# Storm Speculation Thread Jan 25-26 2013



## hammer (Jan 22, 2013)

From the NWS discussion for NH:



> FRIDAY INTO SATURDAY...
> AS MENTIONED ABOVE WE ARE LEANING TOWARD THE ECMWF ENSEMBLE MEAN FOR THE POTENTIAL STORM. PTYPE ALL SNOW BUT STILL COULD CHANGE IF STRONGER STORM TRACKS CLOSER TO SNE. TIMING OF SNOW MAY NOT BE UNTIL LATE FRI WITH BRUNT OF STORM FRI NIGHT INTO EARLY SAT. AT THIS TIME IT APPEARS THIS WILL BE A MODERATE SNOW EVENT BUT THIS CAN STILL CHANGE WITH MORE OR LESS SNOW AS WE ARE STILL MORE THAN 3 DAYS AWAY.
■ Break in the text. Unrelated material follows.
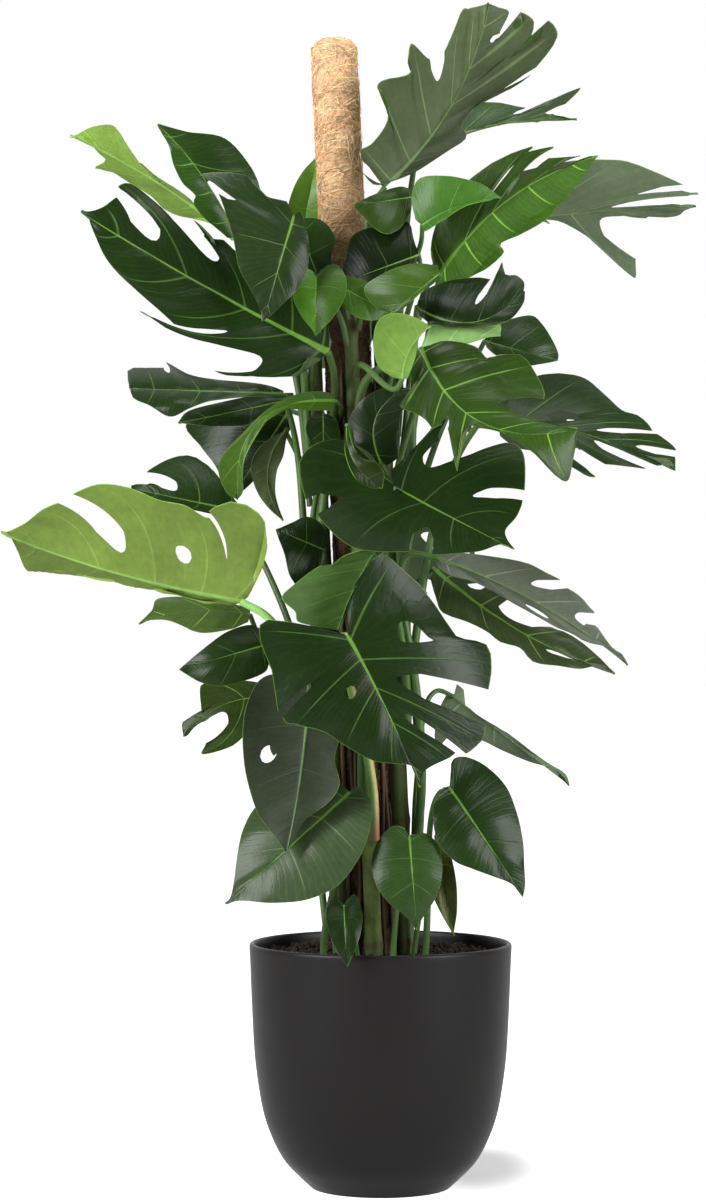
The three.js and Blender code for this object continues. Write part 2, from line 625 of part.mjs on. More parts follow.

At least a moderate snow event...promising.  I'll be in FL this weekend taking care of family business so my main concern is getting out Friday morning, which so far looks OK.


----------



## Puck it (Jan 22, 2013)

nothing north though.


----------



## mlctvt (Jan 22, 2013)

It could trend north over the next few days. At least that's the consensus on the weather forums. Let's hope...


----------



## drjeff (Jan 22, 2013)

Tons of variable to solve with this low pressure system right now!  Literally today, it's off the Northern British Columbia Coast just a bit south of the start of the Aleutian Islands!  It should get picked up my the STRONG polar jetstream, taken a bit North and East into Northern BC, before it starts a run out of the Northern Canadian Rockies, into the high plains of the Midwest and then if the models hold, somewhere near the Middle Atlantic before turning North and hopefully pummeling us with snow!  Just a few variables and 5,000 miles or so of storm traveling before it might arrive in about 90 hours or so


----------



## Puck it (Jan 22, 2013)

Most reports are not showing anything of significance for northern resorts from what I see.


----------



## BenedictGomez (Jan 22, 2013)

mlctvt said:


> It could trend north over the next few days. At least that's the consensus on the weather forums. Let's hope...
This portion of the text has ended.